The initial proposal for a Learning Scorecard has immediate practical applications. For example, the prioritization of knowledge above satisfaction would suggest that results of student feedback surveys should only be evaluated in conjunction with the relevant assessment data. As another example, the separation of resources requirements for the student, teacher and institution would suggest that universities should conduct a more holistic analysis of Internet teaching tools such as virtual learning environments, blogs and wikis. Often, universities spend money and time to develop the necessary technology resources, but, fail to consider whether the teachers and students have the necessary hard (e.g. computers, Internet access, mobile phones) and soft (e.g. computer literacy, Internet literacy, analytical maturity, software literacy) resources necessary for teaching methods using the Internet to be successful. A third example involves the separation of satisfaction requirements for the student, teacher and institution. The National Student Survey in the UK and the end of semester student feedback surveys at the University of Portsmouth clearly show awareness for student satisfaction, but, there is a lack of consideration about satisfaction for the teacher or the institution.

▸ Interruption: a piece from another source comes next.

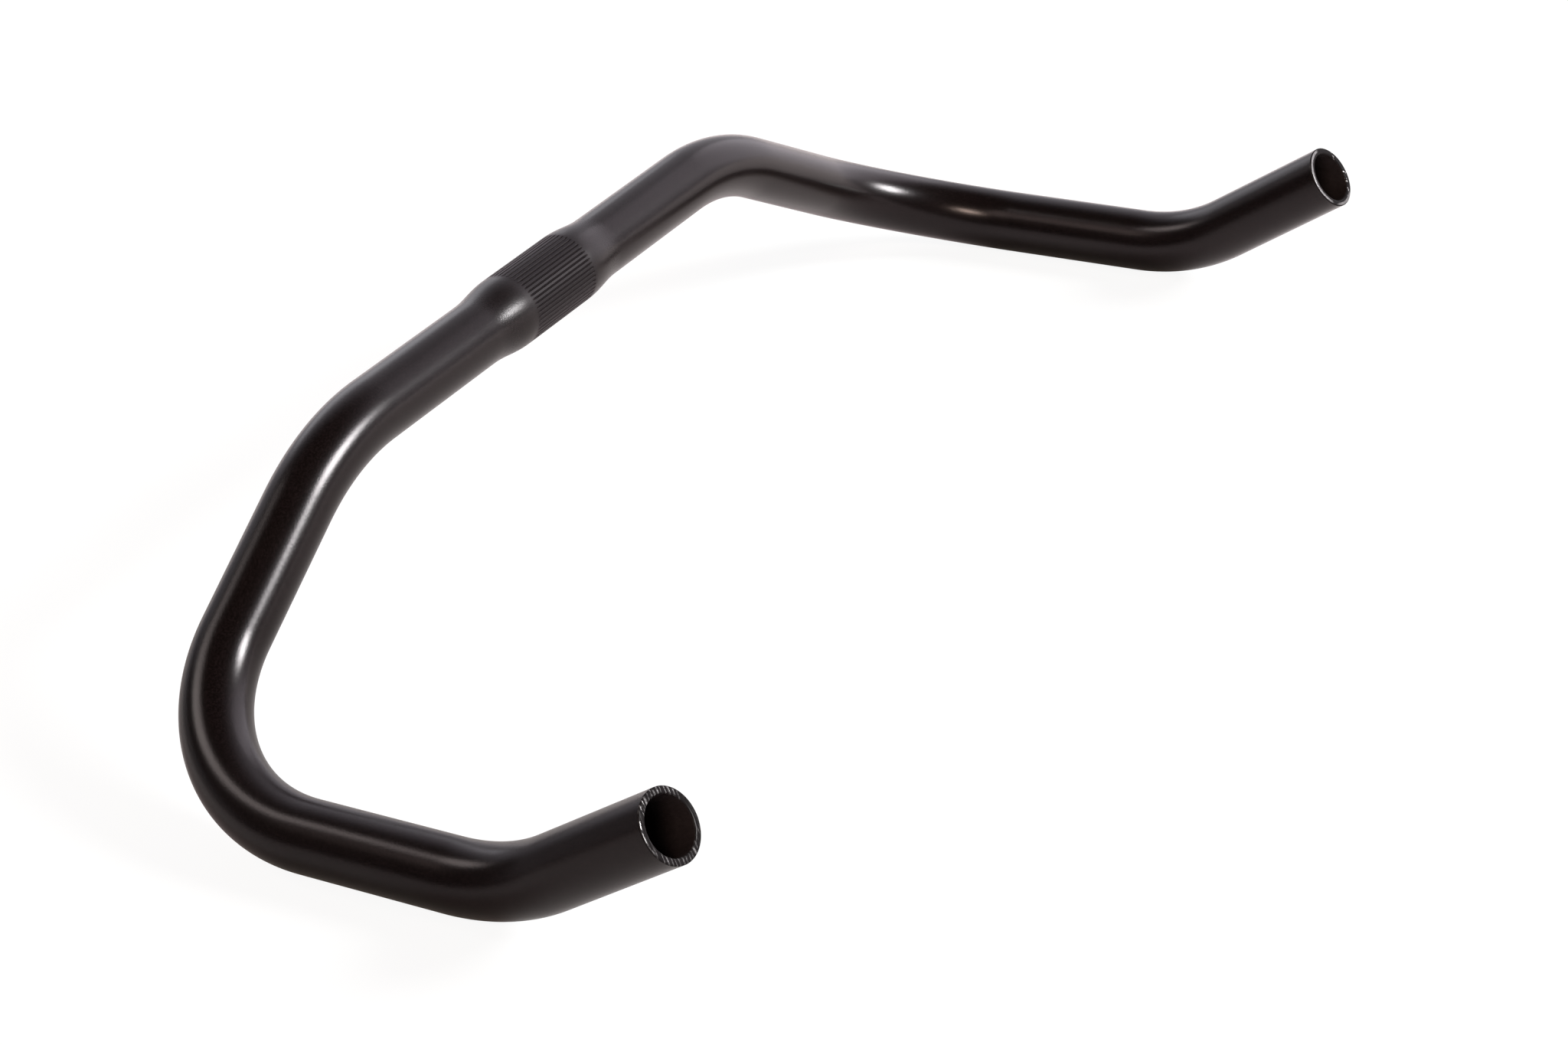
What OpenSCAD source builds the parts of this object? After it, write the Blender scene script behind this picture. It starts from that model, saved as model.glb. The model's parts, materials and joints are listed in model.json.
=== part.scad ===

In a knowledge economy where the rate of education is declining relative to previous generations (Vaitilingam, 2009), teaching methods must be more rigorously developed. Teaching takes place at home, schools, universities and workplaces. The Learning Scorecard attempts to combine values long associated with the act of teaching with explicit variables of measurements and order of precedence which have previously been absent. The framework is necessary to identify teaching methods in a manner which enables critical analysis and innovation.